- [Aim]: Set down exactly the lines from the one with "base_housing();" to the one with "before = set(bpy.data.objects)", both included, and no line outside that range.

---+---

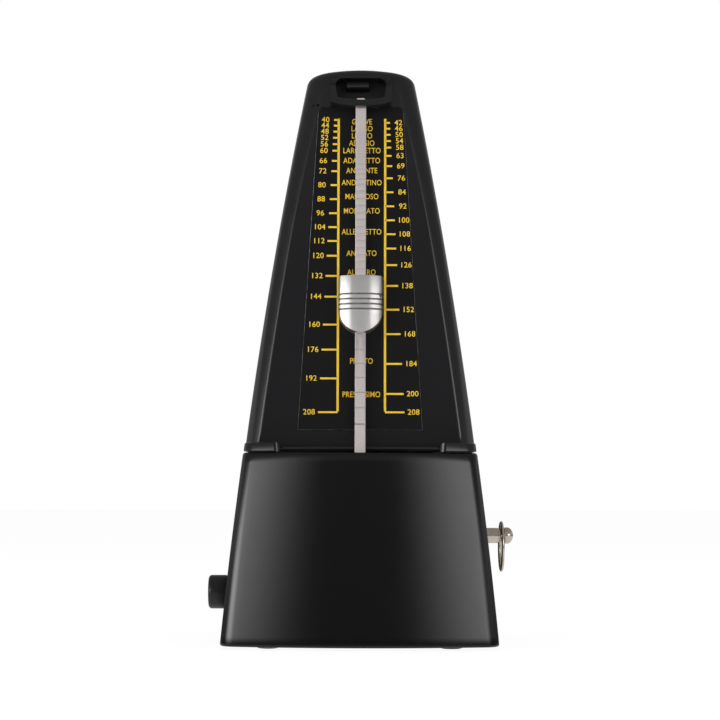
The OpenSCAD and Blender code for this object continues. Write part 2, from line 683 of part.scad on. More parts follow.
// ---- bell work ----
module hammer_arbor() color(steel) {
    x_rod(hammer_at, -plate_x, plate_x, arbor_r);
    x_rod(hammer_at, -plate_x - frame_t, plate_x + frame_t, pivot_r);
}
finger_x = -4.3;
finger_w = 1.4;
head_at = [34.5, 20.7];
fork_x = 4;
fork_t = 1;
module bell_hammer() color(steel) difference() {
    union() {
        x_rod(hammer_at, finger_x - 0.8, fork_x + fork_t + 1.4, 2.2);
        x_rod(hammer_at, fork_x - 1.4, fork_x - 0.4, 3.2);
        x_rod(hammer_at, fork_x + fork_t + 0.4, fork_x + fork_t + 1.4, 3.2);
        x_plate(finger_x, finger_w) {
            tip = drum_at + (drum_tip + 0.6) * unit(hammer_at - drum_at);
            along = unit(hammer_at - drum_at);
            side = [along[1], -along[0]];
            polygon([tip - side * 0.3, tip + side * 0.7, hammer_at + side * 2, hammer_at - side * 2]);
            elbow = [hammer_at[0] + 14, hammer_at[1] - 12];
            polygon([hammer_at + [-1, -2], hammer_at + [2, 1], elbow + [1, 0.6],
                head_at + [1, 2], head_at + [-1, 2], elbow + [-1, -0.6]]);
        }
        translate([finger_x + finger_w / 2 - 2.5, head_at[0], head_at[1]]) rotate([0, 90, 0])
            cylinder(h = 5, r = 3);
    }
    x_rod(hammer_at, -30, 30, arbor_r + 0.04);
}
module hammer_spring() color("#5e6470") {
    turns = 5;
    r = 2.6;
    wire([for (i = [0:turns * 14]) let (a = 360 * i / 14)
        [13 + 1.1 * i / 14, hammer_at[0] + r * cos(a), hammer_at[1] + r * sin(a)]], 0.3, 6);
}
bell_r = 14;
bell_low = 6.5;
bell_h = 11;
bell_t = 0.9;
module bell() color("#d8c07a") translate([bell_at[0], bell_at[1], bell_low]) rotate_extrude()
    polygon(concat(
        [for (a = [0:10:80]) [bell_r * cos(a), bell_h * sin(a)]],
        [[1.7, bell_h], [1.7, bell_h - bell_t]],
        [for (a = [80:-10:0]) [(bell_r - bell_t) * cos(a), (bell_h - bell_t) * sin(a)]]));
module bell_post() color(steel) translate([bell_at[0], bell_at[1], 0]) rotate_extrude() polygon([
    [0, 1.2], [2.4, 1.2], [2.4, floor_z], [1.5, floor_z], [1.5, floor_top], [3.2, floor_top],
    [3.2, bell_low + bell_h - bell_t - 0.5], [1.6, bell_low + bell_h - bell_t - 0.5],
    [1.6, bell_low + bell_h], [2.2, bell_low + bell_h], [2.2, bell_low + bell_h + 1.2],
    [1.6, bell_low + bell_h + 1.7], [0, bell_low + bell_h + 1.7]]);

// ---- beat selector ----
knob_t = 7.3;
rod_r = 2;
detent_x = -30;
module selector_rod() color(steel) {
    translate([0, 0, selector_z]) rotate([0, 90, 0]) rotate_extrude() polygon(concat(
        [[0, -knob_reach + 3], [rod_r, -knob_reach + 3]],
        [for (i = [0:4]) each [[rod_r, detent_x + i * zone_w - 0.6],
            [rod_r - 0.4, detent_x + i * zone_w], [rod_r, detent_x + i * zone_w + 0.6]]],
        [[rod_r, fork_x + fork_t], [0, fork_x + fork_t]]));
    x_plate(fork_x, fork_t) difference() {
        union() {
            polygon([[-2.5, selector_z - 2.5], [2.5, selector_z - 2.5], [16, 24], [19.5, 45],
                [17.6, 66], [10.4, 66], [12.6, 58], [15, 45], [12.5, 28], [-2.5, selector_z + 2.5]]);
        }
        at_side(hammer_at) circle(r = 2.5);
        translate([hammer_at[0] - 2.5, hammer_at[1]]) square([5, 5]);
    }
}
module selector_knob() color(black_plastic) translate([-knob_reach, 0, selector_z])
    rotate([0, 90, 0]) rotate_extrude() {
        r = knob_d / 2;
        round_r = 1.8;
        polygon(concat([[0, 0.6], [r * 0.55, 0.15], [r - round_r, 0]],
            [for (a = [15:15:90]) [r - round_r + round_r * sin(a), round_r * (1 - cos(a))]],
            [[r, knob_t - 0.6], [r - 0.6, knob_t], [rod_r + 0.01, knob_t], [rod_r + 0.01, 2.99],
            [0, 2.99]]));
    }
detent_z = selector_z + rod_r + 0.3;
module selector_detent() color("#5e6470") translate([0, 2.5, 0]) rotate([90, 0, 0])
    linear_extrude(5) polygon([[-25.2, 38], [-25.2, 31], [detent_x - 3, 25.4],
        [detent_x - 0.2, detent_z + 0.5], [detent_x + 2, 24.4], [detent_x + 2.4, 24.2],
        [detent_x + 0.1, detent_z], [detent_x - 0.3, detent_z], [detent_x - 3.6, 25.4],
        [-25.6, 31.4], [-25.6, 38]]);

// ---- pendulum ----
bob_drop = 38;
bob_front = -5;
bob_t = 16;
rod_low = -44;
module pendulum_arbor() color(steel) swing_frame() translate([0, -1.2, 0]) rotate([-90, 0, 0])
    cylinder(h = rear_out + bridge_t + 1.8, r = pivot_r);
module pendulum_hub() color(brass) swing_frame() difference() {
    union() {
        translate([0, rod_t / 2 + 0.02, 0]) rotate([-90, 0, 0]) cylinder(h = 2.6, r = 4);
        translate([0, -rod_t / 2 - 0.62, 0]) rotate([-90, 0, 0]) cylinder(h = 0.6, r = 2.6);
    }
    translate([0, -5, 0]) rotate([-90, 0, 0]) cylinder(h = 12, r = pivot_r + 0.01);
}
flag_turn = 75;
module pallets() color(steel) swing_frame() for (s = [-1, 1])
    translate([0, escape_out + s * (crown_r - crown_rim / 2) - 1.5, 0])
        rotate([-90, 0, 0]) linear_extrude(3) difference() {
            union() {
                circle(r = 1.7);
                rotate(180 + s * flag_turn) translate([0, -0.3]) square([3.1, 0.6]);
            }
            circle(r = pivot_r + 0.01);
        }
module pendulum_rod() color("#c9c4c2") swing_frame() difference() {
    intersection() {
        rotate([90, 0, 90]) translate([0, 0, -rod_w / 2]) linear_extrude(rod_w) polygon(concat(
            [[rod_t / 2, rod_low], [rod_t / 2, rod_len], [-rod_t / 2, rod_len]],
            [for (b = TEMPI) let (z = rest(b) - notch_drop) each [[-rod_t / 2, z + notch_w],
                [-rod_t / 2 + notch_deep, z], [-rod_t / 2, z - notch_w]]],
            [[-rod_t / 2, rod_low]]));
        translate([0, 5, 0]) rotate([90, 0, 0]) linear_extrude(10) polygon([[-rod_w / 2, rod_low],
            [rod_w / 2, rod_low], [rod_w / 2, rod_len - 0.9], [rod_w / 2 - 0.7, rod_len],
            [-rod_w / 2 + 0.7, rod_len], [-rod_w / 2, rod_len - 0.9]]);
    }
    translate([0, -5, 0]) rotate([-90, 0, 0]) cylinder(h = 10, r = pivot_r + 0.01);
}
module counterweight() color(lead) swing_frame() difference() {
    translate([0, bob_front, -bob_drop]) rotate([-90, 0, 0]) cylinder(h = bob_t, r = bob_d / 2);
    translate([-rod_w / 2 - 0.03, -rod_t / 2 - 0.03, rod_low - 0.05])
        cube([rod_w + 0.06, rod_t + 0.06, 40]);
}

// ---- sliding weight ----
weight_back = 3.4;
weight_front = -5.2;
facet_w = 8;
shoulder_out = -1.2;
groove_first = 6.6;
groove_step = 1.9;
groove_deep = 0.35;
weight_top = rest(tempo);
module weight_section(grow) polygon([[-facet_w / 2, weight_front - grow],
    [facet_w / 2, weight_front - grow], [weight_w / 2 + grow, shoulder_out],
    [weight_w / 2 + grow, weight_back], [-weight_w / 2 - grow, weight_back],
    [-weight_w / 2 - grow, shoulder_out]]);
function weight_side() =
    let (w = weight_w / 2, low = weight_h * 0.42)
    concat(arc([w - 1.3, -1], 0.9, 1, 180, 90, 4), [for (a = [0:10:90]) [w * cos(a), -weight_h + low
        - low * sin(a)]]);
module tempo_weight() color("#d9d9d9") swing_frame() translate([0, 0, weight_top]) difference() {
    intersection() {
        translate([0, 0, -weight_h]) linear_extrude(weight_h) weight_section(0);
        translate([0, 10, 0]) rotate([90, 0, 0]) linear_extrude(20)
            polygon(concat(weight_side(), mirror_x(weight_side())));
    }
    for (i = [0:3]) translate([0, 0, -groove_first - i * groove_step]) linear_extrude(0.8)
        difference() {
            translate([0, -2]) square([30, 9.8], center = true);
            weight_section(-groove_deep);
        }
    translate([-rod_w / 2 - 0.1, -rod_t / 2 - 0.1, -weight_h - 1]) cube([rod_w + 0.2, rod_t + 0.2, 30]);
    translate([-2, -2.2, -13]) cube([4, 2.2, 11]);
}
module weight_spring() color("#5e6470") swing_frame() translate([1.5, 0, weight_top])
    rotate([90, 0, -90]) linear_extrude(3) polygon([[2.1, -2.2], [1.6, -2.2], [0.62, -notch_drop + 0.2],
        [0.62, -notch_drop - 0.2], [1.6, -8], [2.1, -12.6], [2.1, -8], [1.1, -notch_drop]]);

base_housing();
tower_housing();
scale_plate();
rod_clip();
bottom_plate();
feet();
case_screws();
left_frame_plate();
right_frame_plate();
frame_pillars();
pillar_screws();
front_bridge();
rear_bridge();
pendulum_bushes();
train_cock();
movement_screws();
winding_arbor();
ratchet_wheel();
mainspring();
key_shaft();
key_bow_pin();
key_bow();
great_wheel();
click();
click_stud();
click_spring();
intermediate_arbor();
intermediate_wheel();
escape_arbor();
escape_wheel();
beat_drive_wheel();
beat_drum();
hammer_arbor();
bell_hammer();
hammer_spring();
bell();
bell_post();
selector_rod();
selector_knob();
selector_detent();
pendulum_arbor();
pendulum_hub();
pallets();
pendulum_rod();
counterweight();
tempo_weight();
weight_spring();
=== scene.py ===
"""Finished surfaces and fine pieces of a wind-up pendulum metronome, built round its CAD frame.

Sizes are millimetres in the form functions and metres in Blender. +Z is up, the scale faces -Y
and the winding key is on +X, as in the frame.
"""
import math

import bmesh
import bpy
from mathutils import Matrix, Vector


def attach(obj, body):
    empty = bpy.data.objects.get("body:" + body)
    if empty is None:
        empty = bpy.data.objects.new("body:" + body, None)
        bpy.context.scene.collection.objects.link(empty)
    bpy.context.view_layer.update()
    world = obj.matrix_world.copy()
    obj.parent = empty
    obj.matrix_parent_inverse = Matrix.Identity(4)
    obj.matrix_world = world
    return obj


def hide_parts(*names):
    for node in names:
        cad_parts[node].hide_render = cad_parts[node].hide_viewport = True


bl_info = {
    "name": "Pendulum Metronome",
    "version": (1, 0, 0),
    "blender": (4, 5, 0),
    "location": "View3D > Sidebar > Metronome",
    "description": "Case mouldings, tempo scale, pendulum and finishes of a wind-up metronome",
    "category": "Add Mesh",
}

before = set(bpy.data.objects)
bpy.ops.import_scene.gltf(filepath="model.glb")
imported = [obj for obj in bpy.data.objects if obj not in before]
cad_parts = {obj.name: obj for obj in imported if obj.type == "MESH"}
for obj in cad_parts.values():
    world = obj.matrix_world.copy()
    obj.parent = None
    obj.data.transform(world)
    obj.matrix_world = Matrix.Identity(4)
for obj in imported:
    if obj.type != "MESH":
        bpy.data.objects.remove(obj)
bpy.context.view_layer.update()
MM = 0.001
LEAN = math.radians(5)
PIVOT = Vector((0, -37.5, 60))
# The swing frame: X across, -Y out of the panel, Z along the rod from the pivot.
SWING = Matrix.Translation(PIVOT) @ Matrix.Rotation(-LEAN, 4, "X")
PANEL_OUT = 4.2        # the scale panel lies this far behind the swing plane
PLATE_OUT = PANEL_OUT + 0.1
HEIGHT = 220.0
SEAM = 72.5
FOOT_UP = 1.2          # the feet hold the lower moulding this far over the table
FOOT_WIDTH = 103.4
HEAD_WIDTH = 39.6
BULGE = 2.85           # the walls stand this far proud of a straight taper, half way up
BOW = 7.0              # the lower moulding's front bows out this far
BACK_RADIUS = 8.0
ARCH_RADIUS = 80.0     # of the top, from side to side
RECESS = (19.4, 149.1, 8.0, 2.6)   # behind the rod's tip: width, lower edge, height and corner radius
KEY = Vector((55.4, 8, 40.8))      # where the key's loop folds
KNOB_UP = 19.0
SIDEWAYS = Matrix.Rotation(math.pi / 2, 4, "Y")    # lays a part that is turned about Z along +X
LENGTH = {"subtype": "DISTANCE", "unit": "LENGTH"}


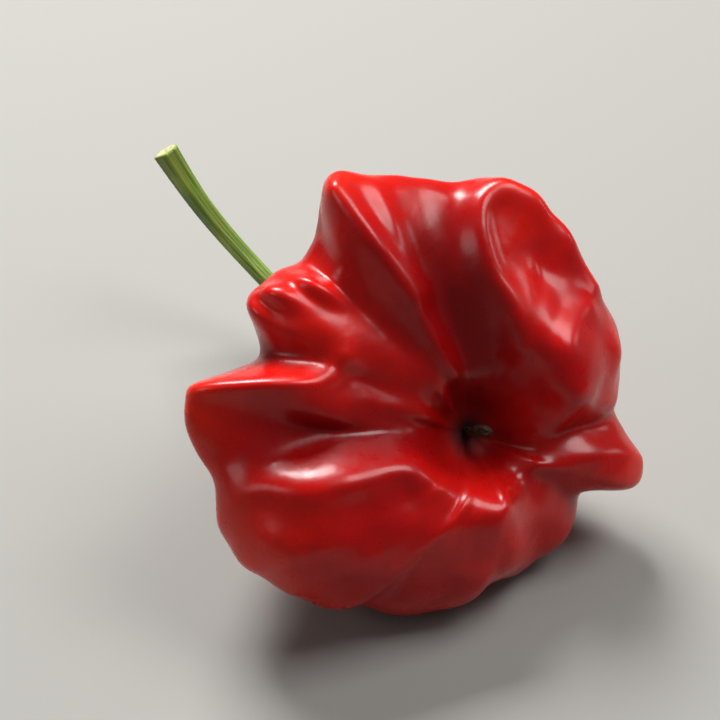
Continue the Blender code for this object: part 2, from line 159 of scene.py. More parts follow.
# degrees that the lifting direction still leans off +z, and where each part of them fades out
LEANS = ((60, 0.05, 0.25), (120, 0.35, 0.78))
# azimuths, then depths (1 reaches VALLEY), on the flank, at the rim, on the face and by the pit; then half
# width in mm and roundness of the bottom
CREASES = (
    ((206, 194, 181, 175), (0.25, 0.30, 0.95, 0.70), 2.0, 1.0),
    ((156, 158, 151, 143), (0.40, 1.00, 0.50, 0.00), 1.7, 0.5),
    ((118, 116, 124, 135), (0.45, 0.75, 0.25, 0.00), 2.0, 0.6),
    ((75, 76, 85, 80), (0.45, 0.50, 1.00, 0.90), 3.0, 1.3),
    ((349, 346, 342, 333), (0.25, 0.40, 0.60, 0.30), 2.0, 0.5),
    ((322, 320, 314, 305), (0.35, 0.45, 0.50, 0.40), 2.0, 0.6),
    ((288, 288, 297, 289), (0.25, 0.10, 0.35, 0.40), 2.4, 0.8),
)
# azimuth, start and end down the outline (0 stalk end, 1 pit), depth and half width of each short pucker
PUCKERS = (
    (272, 0.06, 0.50, 0.45, 3.8), (42, 0.28, 0.50, 0.30, 3.0), (138, 0.42, 0.60, 0.20, 1.8),
    (108, 0.16, 0.44, 0.25, 2.6), (200, 0.10, 0.34, 0.35, 2.6), (20, 0.10, 0.40, 0.30, 2.6),
    (172, 0.30, 0.52, 0.15, 2.2),
)
# azimuth, place down the outline, half width in mm, half length down the outline, height in mm
SWELLINGS = (
    (238, 0.80, 8.0, 0.060, 2.2), (205, 0.71, 5.5, 0.060, 1.6), (51, 0.67, 3.6, 0.050, -2.2),
    (112, 0.70, 4.0, 0.10, -0.4), (146, 0.58, 1.4, 0.028, 1.3), (138, 0.61, 1.5, 0.030, 1.6),
    (129, 0.62, 1.7, 0.032, 1.7), (120, 0.62, 1.7, 0.030, 1.3), (142, 0.61, 0.7, 0.034, -0.6),
    (133.5, 0.62, 0.8, 0.036, -0.7), (124.5, 0.62, 0.8, 0.034, -0.6),
    (177, 0.66, 4.0, 0.05, -0.6), (18, 0.75, 6.0, 0.055, 2.5), (40, 0.62, 1.8, 0.030, 0.5),
    (5, 0.64, 1.6, 0.025, 0.5),
)
# azimuth, place down the outline, half width in mm and height in mm along the crest of each fold
FOLDS = (
    ((205, 0.51, 2.6, 1.0), (196, 0.57, 3.2, 1.9), (190, 0.62, 3.4, 2.4), (192, 0.67, 3.3, 2.4),
     (194, 0.72, 3.2, 2.3), (192, 0.76, 3.0, 2.6), (192, 0.79, 2.8, 2.8), (198, 0.82, 2.8, 2.6),
     (212, 0.84, 2.9, 2.4), (230, 0.85, 3.2, 2.2), (249, 0.85, 3.4, 2.1), (264, 0.835, 3.4, 2.1),
     (275, 0.8, 3.2, 2.0), (280, 0.74, 3.0, 1.7), (284, 0.66, 3.0, 1.0)),
    ((147, 0.7, 1.7, 0.9), (153, 0.68, 1.7, 1.4), (159, 0.665, 1.6, 1.5), (164, 0.64, 1.6, 1.5),
     (167, 0.6, 1.6, 1.3), (168, 0.56, 1.6, 1.2), (170, 0.5, 1.7, 0.8)),
    ((109, 0.62, 1.7, 1.2), (108, 0.68, 1.7, 1.9), (107, 0.73, 1.7, 1.9), (105, 0.78, 1.7, 1.6),
     (103, 0.83, 1.7, 0.9)),
    ((98, 0.6, 1.5, 0.5), (99, 0.66, 1.5, 0.8), (100, 0.71, 1.5, 0.7)),
    ((52, 0.78, 1.8, 1.0), (61, 0.74, 1.8, 1.3), (68, 0.71, 1.8, 1.5), (72, 0.67, 1.8, 1.5),
     (72, 0.63, 1.8, 1.4), (68, 0.6, 1.8, 1.3), (60, 0.6, 1.8, 1.2), (50, 0.6, 1.8, 1.2),
     (38, 0.6, 1.8, 1.2), (26, 0.61, 1.8, 1.0)),
    ((386, 0.66, 1.6, 0.5), (390, 0.71, 1.6, 0.5), (387, 0.76, 1.6, 0.4)),
    ((380, 0.79, 1.6, 0.5), (366, 0.77, 1.6, 0.5), (359, 0.73, 1.6, 0.5)),
    ((322, 0.79, 1.7, 0.7), (332, 0.74, 1.7, 0.7), (337, 0.68, 1.7, 0.7), (335, 0.61, 1.7, 0.7)),
    ((250, 0.26, 3.2, 1.9), (249, 0.46, 3.2, 1.9)),
    ((298, 0.26, 3.2, 1.9), (297, 0.46, 3.2, 1.9)),
)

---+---

- [Finished task]:
base_housing();
tower_housing();
scale_plate();
rod_clip();
bottom_plate();
feet();
case_screws();
left_frame_plate();
right_frame_plate();
frame_pillars();
pillar_screws();
front_bridge();
rear_bridge();
pendulum_bushes();
train_cock();
movement_screws();
winding_arbor();
ratchet_wheel();
mainspring();
key_shaft();
key_bow_pin();
key_bow();
great_wheel();
click();
click_stud();
click_spring();
intermediate_arbor();
intermediate_wheel();
escape_arbor();
escape_wheel();
beat_drive_wheel();
beat_drum();
hammer_arbor();
bell_hammer();
hammer_spring();
bell();
bell_post();
selector_rod();
selector_knob();
selector_detent();
pendulum_arbor();
pendulum_hub();
pallets();
pendulum_rod();
counterweight();
tempo_weight();
weight_spring();
=== scene.py ===
"""Finished surfaces and fine pieces of a wind-up pendulum metronome, built round its CAD frame.

Sizes are millimetres in the form functions and metres in Blender. +Z is up, the scale faces -Y
and the winding key is on +X, as in the frame.
"""
import math

import bmesh
import bpy
from mathutils import Matrix, Vector


def attach(obj, body):
    empty = bpy.data.objects.get("body:" + body)
    if empty is None:
        empty = bpy.data.objects.new("body:" + body, None)
        bpy.context.scene.collection.objects.link(empty)
    bpy.context.view_layer.update()
    world = obj.matrix_world.copy()
    obj.parent = empty
    obj.matrix_parent_inverse = Matrix.Identity(4)
    obj.matrix_world = world
    return obj


def hide_parts(*names):
    for node in names:
        cad_parts[node].hide_render = cad_parts[node].hide_viewport = True


bl_info = {
    "name": "Pendulum Metronome",
    "version": (1, 0, 0),
    "blender": (4, 5, 0),
    "location": "View3D > Sidebar > Metronome",
    "description": "Case mouldings, tempo scale, pendulum and finishes of a wind-up metronome",
    "category": "Add Mesh",
}

before = set(bpy.data.objects)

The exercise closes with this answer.